The correct answer is however many can make a living off of computer programming, to be determined by market forces.

How did I know you were going to say this?

It also happens to be the right answer.

[RFayette]

Foucaulf:  I can't speak for all institutions, but anecdotally, I know a lot of people who are pursuing minors in Computer Science, or are studying an unrelated field but want to pursue a coterminal Master's degree.  Since it's in Silicon Valley, this is unrepresentative of the university population at-large, but over 95% of students take at least one computer science course, a number that my CS professor has said is far greater than 10-15 years ago.  Classes in hot topics like machine learning and web development are some of the most popular courses on campus, but most people don't want to take the courses on compilers, operating systems, and automata theory required for the degree form the School of Engineering.  
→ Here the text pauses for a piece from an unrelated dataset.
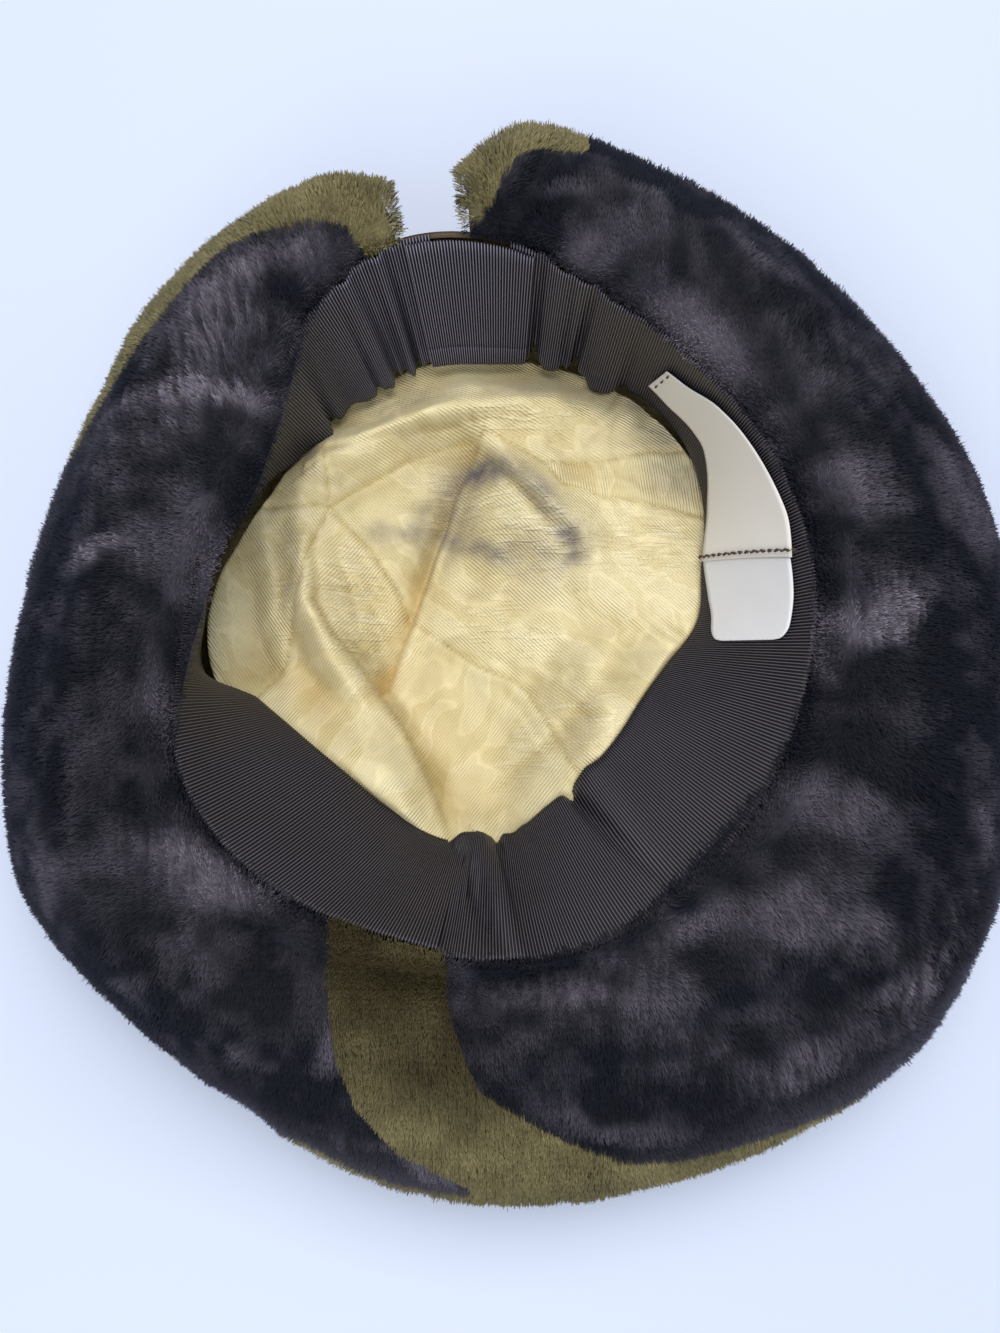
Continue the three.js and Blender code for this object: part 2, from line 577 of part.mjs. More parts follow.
// A closed wall from a sheet of points and faces, whose first ring of points is its free edge
function thickSheet(points, faces, edgeCount, thickness) {
  const sheet = new THREE.BufferGeometry();
  sheet.setAttribute('position', new THREE.Float32BufferAttribute(points.flatMap((p) => [p.x, p.y, p.z]), 3));
  sheet.setIndex(faces);
  sheet.computeVertexNormals();
  const normals = sheet.attributes.normal;
  const up = normals.getZ(points.length - 1) > 0 ? 1 : -1;
  const outer = points.map((p, i) => {
    if (p.z <= thickness) {
      return new THREE.Vector3(p.x, p.y, 0);
    }
    const n = new THREE.Vector3().fromBufferAttribute(normals, i).multiplyScalar(-up * thickness);
    const q = p.clone().add(n);
    q.z = Math.max(q.z, 0);
    return q;
  });
  const count = points.length;
  const all = [...points, ...outer].flatMap((p) => [p.x, p.y, p.z]);
  const shell = [...faces];
  for (let i = 0; i < faces.length; i += 3) {
    shell.push(faces[i] + count, faces[i + 2] + count, faces[i + 1] + count);
  }
  for (let i = 0; i < edgeCount; i += 1) {
    const j = (i + 1) % edgeCount;
    shell.push(i, i + count, j, j, i + count, j + count);
  }
  const body = new THREE.BufferGeometry();
  body.setAttribute('position', new THREE.Float32BufferAttribute(all, 3));
  body.setIndex(shell);
  return outward(body);
}

// Middle line of the brim in one section, from the head seam (t = 0) to the outer edge (t = 1)
const BRIM_OUT = 6.5;           // how far outside the head seam and under it the middle line starts
const BRIM_UNDER = 6;
const SEAM_ROUNDING = 0.12;     // shares of a section over which the brim thins to the head seam and the edge
const SEAM_SHARE = 0.55;        // of its thickness left at the head seam
const EDGE_ROUNDING = 0.16;
function brimSpine(angle, t) {
  const start = new THREE.Vector3(head('seam', angle) + BRIM_OUT, 0, head('top', angle) - BRIM_UNDER);
  const crest = new THREE.Vector3(
    start.x + brim('crestAt', angle), 0, head('top', angle) + brim('crest', angle) - BRIM_THICK / 2);
  const edge = new THREE.Vector3(brim('edge', angle) - EDGE_PILE, 0, brim('low', angle));
  const middle = crest.clone().lerp(edge, 0.5);
  middle.z -= brim('sag', angle);
  const curve = new THREE.CatmullRomCurve3([start, crest, middle, edge], false, 'centripetal');
  return { point: curve.getPoint(t), along: curve.getTangent(t) };
}

// Half thickness of the brim along a section, rounded at the head seam and at the edge
function brimHalf(angle, t) {
  const atSeam = mix(SEAM_SHARE, 1, Math.sqrt(clamp(t / SEAM_ROUNDING, 0, 1)));
  const atEdge = Math.sqrt(clamp((1 - t) / EDGE_ROUNDING, 0, 1));
  const end = Math.min(angle - BRIM_ROWS[0].at, BRIM_ROWS[BRIM_ROWS.length - 1].at - angle);
  const taper = END_SHARE + (1 - END_SHARE) * Math.sqrt(clamp(end / END_ROUNDING, 0, 1));
  return (BRIM_THICK / 2) * Math.min(atSeam, atEdge) * taper;
}

// A place in the brim: side 1 is the under side that faces up, -1 the upper side that faces down
function brimPoint(angle, t, side) {
  const { point, along } = brimSpine(angle, t);
  const flat = polar(angle, point.x, 0);
  const folds = BRIM_FOLDS.reduce((sum, fold) => sum + foldHeight(fold, flat.x, flat.y), 0);
  const half = brimHalf(angle, t);
  const raised = side > 0 ? side * folds * (half / (BRIM_THICK / 2)) : 0;
  const off = half * side + raised;
  return polar(angle, point.x - along.z * off, Math.max(point.z + along.x * off, 1));
}

// Where the dark plush ends along a section, as a share of its length
const WIDEST_OLIVE = 12;
function darkEnd(angle) {
  const length = brim('edge', angle) - head('seam', angle);
  return 1 - clamp(brim('olive', angle), 0, WIDEST_OLIVE) / length;
}

// Places of a section's points on either layer's outside, and on the surface between the layers
const ACROSS = [0.06, 0.16, 0.32, 0.52, 0.72, 0.9, 1];
const PARTING = [0, 0.4, 0.8, 1];
const TURN_FROM = 0.8;          // where that surface starts to turn up to the under side
const THINNEST = 0.01;

// The surface between the two layers: along the middle, and turned up to the under side where the dark
// plush ends
function partingPoint(angle, share, offset) {
  const end = darkEnd(angle);
  const t = share * end;
  const turn = smoothstep(clamp((share - TURN_FROM) / (1 - TURN_FROM), 0, 1));
  const half = Math.max(brimHalf(angle, t), THINNEST);
  return brimPoint(angle, t, clamp(turn + offset / half, -1, 1));
}

function brimAngles() {
  const [from, to] = [BRIM_ROWS[0].at, BRIM_ROWS[BRIM_ROWS.length - 1].at];
  return Array.from({ length: BRIM_SECTIONS + 1 }, (unused, i) => mix(from, to, i / BRIM_SECTIONS));
}

// The lip of the under layer that reaches in over the crown's edge to the ribbon
const LIP_IN = RIBBON_THICK + 0.4;
const LIP_OUT = 5;
const LIP_UNDER = 2.2;
const LIP_OVER = 0.4;
const LIP_LEAN = 0.06;          // share of the ribbon's outward lean that the lip keeps clear of
function lipPoints(angle) {
  const [seam, top] = [head('seam', angle), head('top', angle)];
  const inner = LIP_IN + LIP_LEAN * outwardLean(angle);
  return [[LIP_OUT, -LIP_UNDER], [inner, -LIP_UNDER], [inner, LIP_OVER]]
    .map(([out, rise]) => polar(angle, seam + out, top + rise));
}

// The dark layer, which is the brim's under side
function underBody() {
  return toSolid(loftRings(brimAngles().map((angle) => [
    ...lipPoints(angle),
    ...ACROSS.map((t) => brimPoint(angle, t * darkEnd(angle), 1)),
    ...PARTING.slice(0, -1).reverse().map((share) => partingPoint(angle, share, GAP / 2)),
  ]), false));
}

// The olive layer, which is the brim's upper side and its rim. A gap parts it from the dark layer.
function upperBody() {
  return toSolid(loftRings(brimAngles().map((angle) => [
    ...[0, ...ACROSS].map((t) => brimPoint(angle, t, -1)),
    ...[0.5, 1].map((t) => brimPoint(angle, mix(1, darkEnd(angle), t), 1)),
    ...PARTING.slice(0, -1).reverse().map((share) => partingPoint(angle, share, -GAP / 2)),
  ]), false));
}

// Rows of locks of pile. t: where their roots are along a section; side: as for brimPoint; count: locks
// in the row
const UNDER_LOCK_ROWS = [
  { t: 0.2, side: 1, count: 24 },
  { t: 0.42, side: 1, count: 27 },
  { t: 0.64, side: 1, count: 30 },
];
const UPPER_LOCK_ROWS = [
  { t: 0.46, side: -1, count: 22 },
  { t: 0.74, side: -1, count: 34 },
];
const LOCK_REACH = 0.25;        // how far along the section a lock's tip lies from its root
const ROOT_DEPTH = 0.75;        // places of its root and tip between the middle of the brim and the surface
const TIP_DEPTH = 1.25;
const LOCK_ROOT = 0.25;         // share of a lock's length behind its root
const LOCK_TURN = 0.3;          // how far a lock leans to one side of the way out
const LOCK_VARIES = 0.3;        // difference in size between the smallest and the largest lock
const END_MARGIN = 3;           // degrees kept free of locks at both ends of the brim

// One lock: a flattened four-sided point of pile that lies along the nap
function lockShape(angle, row, turn, size) {
  const root = brimPoint(angle, row.t, row.side * ROOT_DEPTH);
  const nap = brimPoint(angle, Math.min(row.t + LOCK_REACH, 1), row.side * TIP_DEPTH).sub(root).normalize();
  const across = polar(angle + 90, 1, 0);
  const up = new THREE.Vector3().crossVectors(nap, across).normalize();
  nap.addScaledVector(across, turn).normalize();
  const side = new THREE.Vector3().crossVectors(nap, up).normalize();
  const normal = new THREE.Vector3().crossVectors(side, nap);
  const cone = new THREE.ConeGeometry(0.5, 1, 4, 1);
  cone.scale(LOCK_WIDTH * size, LOCK_LENGTH * size, LOCK_THICK);
  cone.translate(0, LOCK_LENGTH * size * (0.5 - LOCK_ROOT), 0);
  cone.applyMatrix4(new THREE.Matrix4().makeBasis(side, nap, normal));
  return cone.translate(root.x, root.y, root.z);
}

// Whether a place in plan lies inside an outline
function inside(outline, x, y) {
  let crossings = 0;
  outline.forEach(([ax, ay], i) => {
    const [bx, by] = outline[(i + 1) % outline.length];
    if (ay > y !== by > y && x < ax + ((y - ay) / (by - ay)) * (bx - ax)) {
      crossings += 1;
    }
  });
  return crossings % 2 === 1;
}

// Fuses rows of locks to a body. Only locks that lie in its own part of the plan and off its neighbours
// are kept.
function addLocks(body, rows, holds, neighbours) {
  const [from, to] = [BRIM_ROWS[0].at + END_MARGIN, BRIM_ROWS[BRIM_ROWS.length - 1].at - END_MARGIN];
  let fused = body;
  rows.forEach((row, r) => {
    for (let i = 0; i < row.count; i += 1) {
      const random = (n) => THREE.MathUtils.seededRandom(1000 * r + 7 * i + 131 * n + 1);
      const place = (i + 0.25 + 0.5 * random(1)) / row.count;
      const turn = LOCK_TURN * (2 * random(2) - 1);
      const size = 1 + LOCK_VARIES * (random(3) - 0.5);
      const lock = lockShape(mix(from, to, place), row, turn, size);
      const corners = lock.attributes.position;
      const numbers = Array.from({ length: corners.count }, (unused, c) => c);
      const placed = numbers.every((c) => holds(corners.getX(c), corners.getY(c)));
      const solid = toSolid(lock);
      if (placed && neighbours.every((other) => solid.intersect(other).getMesh().triVerts.length === 0)) {
        fused = fused.add(solid);
      }
    }
  });
  return fused;
}

// Plan region that holds the left half of the under layer. Its border runs inside the olive panel and
// the split.
const LEFT_HALF = [
  [-60, 0], [-30, -40], [-28, -110], [-12, -145], [10, -165], [20, -240], [-240, -240], [-240, 240],
  [-18, 240], [-18, 60],
];

// The far corners that close the plan region of each crown panel outside the crown's wall
const CROWN_PANELS = {
  crown_panel_back: [
    ...SEAM_UP.slice(1).reverse(), ...SEAM_BETWEEN, ...SEAM_RIGHT_HIGH.slice(1), [200, 250], [-62, 250]],
  crown_panel_gusset: [...SEAM_RIGHT_HIGH.slice(1).reverse(), ...SEAM_RIGHT_LOW, [160, 60]],
  crown_panel_right: [
    ...SEAM_RIGHT_LOW.slice(1).reverse(), ...[...SEAM_BETWEEN].reverse(), ...SEAM_FRONT.slice(1),
    [250, -250], [250, 30]],
  crown_panel_front: [...SEAM_FRONT.slice(1).reverse(), ...SEAM_FRONT_LEFT, [-250, -250], [62, -250]],
  crown_panel_left: [...SEAM_FRONT_LEFT.slice(1).reverse(), ...SEAM_LEFT, [-250, 42], [-250, -250]],
  crown_panel_corner: [...SEAM_LEFT.slice(1).reverse(), ...SEAM_UP, [-250, 250]],
};

const material = (color, roughness) => new THREE.MeshStandardMaterial({ color, roughness, metalness: 0 });
const MATERIALS = {
  brocade: material('#e9dca0', 0.6),
  grosgrain: material('#322c2b', 0.7),
  darkFur: material('#2f2c35', 0.95),
  oliveFur: material('#6a6636', 0.95),
  satin: material('#e9e7e1', 0.4),
  tape: material('#f2f2ef', 0.7),
};

const group = new THREE.Group();
function addMesh(name, geometry, look) {
  const mesh = new THREE.Mesh(geometry, look.clone());
  mesh.name = name;
  group.add(mesh);
}

function addCrown() {
  const shell = toSolid(buildCrown());
  for (const [name, outline] of Object.entries(CROWN_PANELS)) {
    const panel = shell.intersect(planPrism(moved(outline, -SEAM_SLIT / 2)));
    addMesh(name, toGeometry(panel), MATERIALS.brocade);
  }
}

function addBrim() {
  const body = underBody();
  const aroundOlive = moved(OLIVE_OUTLINE, GAP);
  const [left, outsideOlive] = [planPrism(LEFT_HALF), body.subtract(planPrism(aroundOlive))];
  const pieces = [
    ['brim_under_fur_left', outsideOlive.intersect(left), MATERIALS.darkFur,
      (x, y) => inside(LEFT_HALF, x, y) && !inside(aroundOlive, x, y)],
    ['brim_under_fur_right', outsideOlive.subtract(left), MATERIALS.darkFur,
      (x, y) => !inside(LEFT_HALF, x, y) && !inside(aroundOlive, x, y)],
    ['brim_olive_panel', body.intersect(planPrism(OLIVE_OUTLINE)), MATERIALS.oliveFur,
      (x, y) => inside(OLIVE_OUTLINE, x, y)],
  ];
  const [upper, band] = [upperBody(), toSolid(buildSweatband())];
  const under = pieces.map(([name, piece, look, holds]) => {
    const furry = addLocks(piece, UNDER_LOCK_ROWS, holds, [upper, band]);
    addMesh(name, toGeometry(furry), look);
    return furry;
  });
  const furry = addLocks(upper, UPPER_LOCK_ROWS, () => true, under);
  addMesh('brim_upper_fur', toGeometry(furry), MATERIALS.oliveFur);
}

// Moves the whole hat so that the middle of its box is over the origin
function centre() {
  const box = new THREE.Box3().setFromObject(group);
  const middle = box.getCenter(new THREE.Vector3());
  for (const mesh of group.children) {
    mesh.geometry.translate(-middle.x, -middle.y, -box.min.z);
  }
}

addMesh('sweatband', buildSweatband(), MATERIALS.grosgrain);
addMesh('sweatband_back_lap', buildBackLap(), MATERIALS.grosgrain);
addMesh('satin_label', labelLoft(SATIN_LABEL_ROWS), MATERIALS.satin);
addMesh('care_label', labelLoft(CARE_LABEL_ROWS), MATERIALS.tape);
addCrown();
addBrim();
centre();

export default group;
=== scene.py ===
"""A soft pieced brocade hat with a wide split brim of plush, lying upside down on its crushed crown."""

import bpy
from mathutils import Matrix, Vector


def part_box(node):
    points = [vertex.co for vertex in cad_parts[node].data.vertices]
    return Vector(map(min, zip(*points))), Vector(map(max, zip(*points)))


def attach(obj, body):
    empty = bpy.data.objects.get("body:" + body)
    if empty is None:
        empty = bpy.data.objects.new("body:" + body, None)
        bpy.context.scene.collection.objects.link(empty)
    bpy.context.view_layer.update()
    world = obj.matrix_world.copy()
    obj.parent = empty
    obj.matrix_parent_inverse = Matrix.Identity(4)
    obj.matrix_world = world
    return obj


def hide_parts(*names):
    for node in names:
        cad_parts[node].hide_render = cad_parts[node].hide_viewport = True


bl_info = {
    "name": "Brocade hat with a plush brim",
    "version": (1, 0, 0),
    "blender": (4, 5, 0),
    "location": "3D View > Sidebar > Hat",
    "description": "Dresses the packed hat with brocade, grosgrain, plush and bare labels",
    "category": "Add Mesh",
}

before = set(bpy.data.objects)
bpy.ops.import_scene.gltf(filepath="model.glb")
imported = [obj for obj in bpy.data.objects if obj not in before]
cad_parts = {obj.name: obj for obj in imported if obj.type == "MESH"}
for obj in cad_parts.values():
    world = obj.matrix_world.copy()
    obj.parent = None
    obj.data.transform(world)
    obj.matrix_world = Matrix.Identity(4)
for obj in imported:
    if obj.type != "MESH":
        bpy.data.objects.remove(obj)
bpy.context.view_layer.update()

import math

import bpy
import numpy as np
from mathutils import Vector

MM = 0.001

# Tables, in millimetres and degrees


def table(names, rows):
    """A short table as one array for each named column."""
    values = np.array(rows, float)
    return {name: values[:, i] for i, name in enumerate(names.split())}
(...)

 The general impression is that a lot of the "core" courses required for a CS degree are extremely time-consuming, and people feel they still have good job prospects in tech (if they want to pursue that route) through a cafeteria selection of courses in addition to side projects and internship experience.  As such, statistics that look only at college major would significantly understate the amount of concentration people put into CS - while the vast majority of non-CS majors have taken at least one CS class, virtually no non-chemical engineers have taken a Chem-E course, for instance.